Another cog in Veeam’s strategy has been to protect Kubernetes workloads via its 2020 acquisition of Kasten, a purpose-built product for protecting stateful containers.
With the rise of production containers and the increased need to protect them, Gartner senior director analyst Chandra Mukhyala noted that the addition of Kasten to Veeam’s portfolio opens more opportunities.
“Veeam’s solution has been a popular choice for protecting virtualised environments because of its offering’s ease of use and Veeam’s simple licensing relative to other products in the market,” said Mukhyala.
“The addition of support for physical workloads, including NAS [network attached storage], and continued integration with external storage systems, public cloud, containers and SaaS, increased Veeam’s total addressable market, enabling it to capture share from vendors with more complex products,” he added.
To bolster its Kubernetes workload protection capabilities, Veeam also announced the latest 5.0 version of Kasten K10, which now comes with ransomware attack detection among other new features.

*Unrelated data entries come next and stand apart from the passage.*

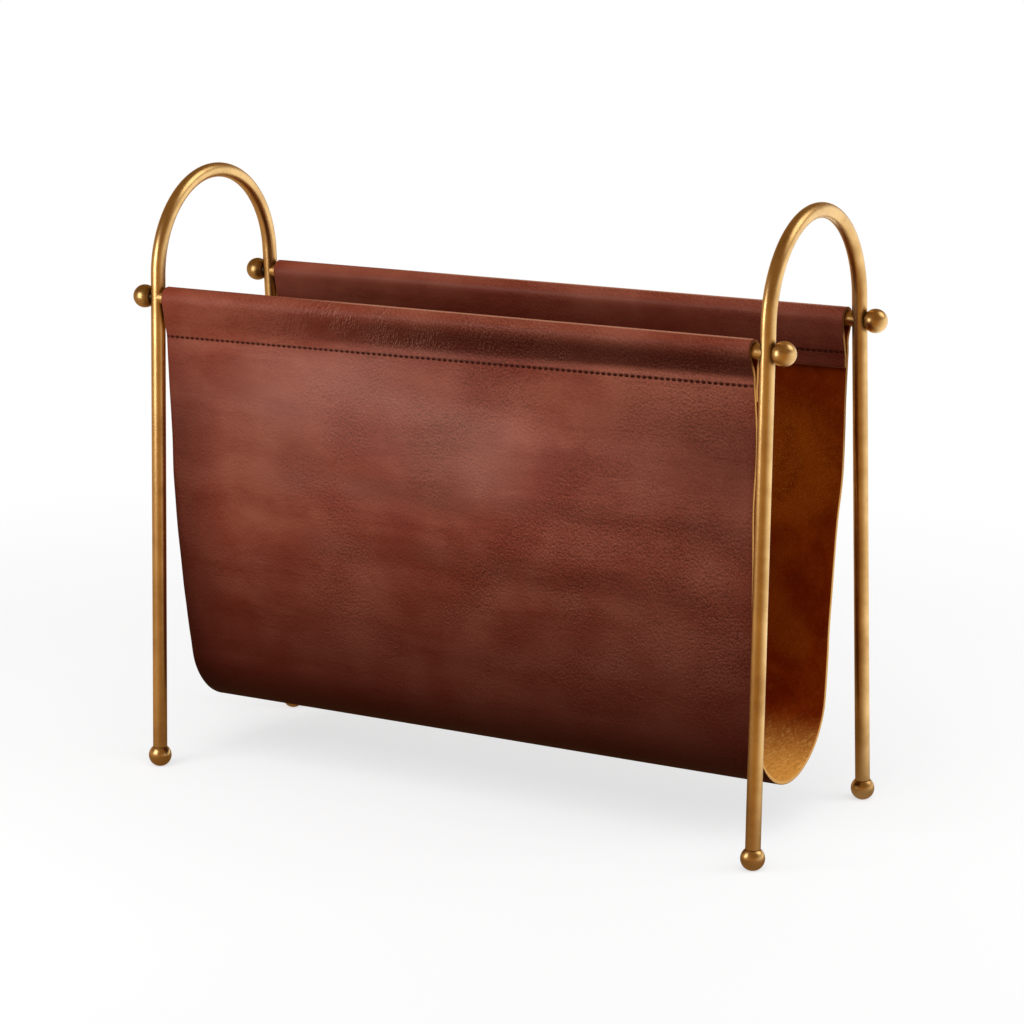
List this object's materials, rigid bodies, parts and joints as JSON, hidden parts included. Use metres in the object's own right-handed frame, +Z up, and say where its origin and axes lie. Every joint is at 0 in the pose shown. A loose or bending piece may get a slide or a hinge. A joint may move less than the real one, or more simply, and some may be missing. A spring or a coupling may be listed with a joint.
{
  "type": "magazine basket",
  "caption": "Free-standing magazine rack: a leather sling hangs from brass rods between round-topped hoops with ball feet and screw-on ball knobs.",
  "frame": {"origin": "on the floor under the middle of the rack, midway between the four feet", "axes": "+X along the rods to the right end, +Y to the back, +Z up"},
  "size_m": [0.4776, 0.1742, 0.395],
  "materials": {
    "leather": "waxed grain side out, soft suede flesh side in, raw cut edges",
    "thread": "waxed dark brown thread of the hem seams",
    "brass": "antique brushed satin",
    "steel": "plain threaded studs"
  },
  "bodies": {
    "frame": {"hoop_left": "brass", "hoop_right": "brass", "rod_front": "brass", "rod_back": "brass", "foot_front_left": "brass", "foot_front_right": "brass", "foot_back_left": "brass", "foot_back_right": "brass", "foot_stud_front_left": "steel", "foot_stud_front_right": "steel", "foot_stud_back_left": "steel", "foot_stud_back_right": "steel"},
    "sling": {"sling": "leather"},
    "knob_stud_front_left": {"knob_stud_front_left": "steel"},
    "knob_front_left": {"knob_front_left": "brass"},
    "knob_stud_front_right": {"knob_stud_front_right": "steel"},
    "knob_front_right": {"knob_front_right": "brass"},
    "knob_stud_back_left": {"knob_stud_back_left": "steel"},
    "knob_back_left": {"knob_back_left": "brass"},
    "knob_stud_back_right": {"knob_stud_back_right": "steel"},
    "knob_back_right": {"knob_back_right": "brass"}
  },
  "joints": [
    {"name": "sling_slide", "type": "slide", "parent": "frame", "child": "sling", "axis": [1, 0, 0], "range_m": [-0.0019, 0.0029]},
    {"name": "knob_front_left_travel", "type": "slide", "parent": "frame", "child": "knob_stud_front_left", "axis": [-1, 0, 0], "range_m": [0, 0.0081]},
    {"name": "knob_front_left_turn", "type": "hinge", "parent": "knob_stud_front_left", "child": "knob_front_left", "pos_m": [-0.2205, -0.06464, 0.3145], "axis": [-1, 0, 0], "range_deg": [0, 3600]},
    {"name": "knob_front_right_travel", "type": "slide", "parent": "frame", "child": "knob_stud_front_right", "axis": [1, 0, 0], "range_m": [0, 0.0081]},
    {"name": "knob_front_right_turn", "type": "hinge", "parent": "knob_stud_front_right", "child": "knob_front_right", "pos_m": [0.2205, -0.06464, 0.3145], "axis": [1, 0, 0], "range_deg": [0, 3600]},
    {"name": "knob_back_left_travel", "type": "slide", "parent": "frame", "child": "knob_stud_back_left", "axis": [-1, 0, 0], "range_m": [0, 0.0081]},
    {"name": "knob_back_left_turn", "type": "hinge", "parent": "knob_stud_back_left", "child": "knob_back_left", "pos_m": [-0.2205, 0.06464, 0.3145], "axis": [-1, 0, 0], "range_deg": [0, 3600]},
    {"name": "knob_back_right_travel", "type": "slide", "parent": "frame", "child": "knob_stud_back_right", "axis": [1, 0, 0], "range_m": [0, 0.0081]},
    {"name": "knob_back_right_turn", "type": "hinge", "parent": "knob_stud_back_right", "child": "knob_back_right", "pos_m": [0.2205, 0.06464, 0.3145], "axis": [1, 0, 0], "range_deg": [0, 3600]}
  ],
  "couplings": [
    {"joint": "knob_front_left_travel", "follows": "knob_front_left_turn", "m_per_rad": 0.00012732},
    {"joint": "knob_front_right_travel", "follows": "knob_front_right_turn", "m_per_rad": 0.00012732},
    {"joint": "knob_back_left_travel", "follows": "knob_back_left_turn", "m_per_rad": 0.00012732},
    {"joint": "knob_back_right_travel", "follows": "knob_back_right_turn", "m_per_rad": 0.00012732}
  ]
}
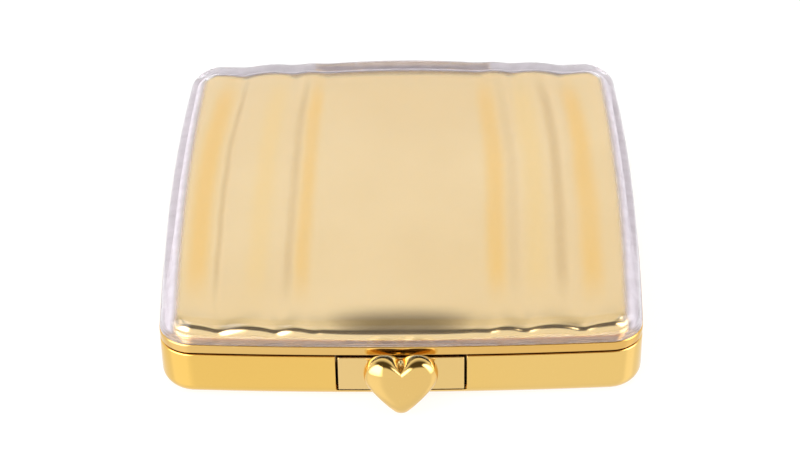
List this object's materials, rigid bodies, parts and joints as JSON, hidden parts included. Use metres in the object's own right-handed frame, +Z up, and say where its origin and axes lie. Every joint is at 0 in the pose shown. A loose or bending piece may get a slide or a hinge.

Johnny Yu, research manager for storage and computing at IDC, said: “The alarming rate of ransomware attacks and the increased use of cloud-native application development means it’s only a matter of time before cloud-native applications become more heavily targeted.
“With its new K10 V5.0 release, Kasten by Veeam has positioned itself as a solid choice for companies that are looking for comprehensive, end-to-end ransomware protection for Kubernetes environments.”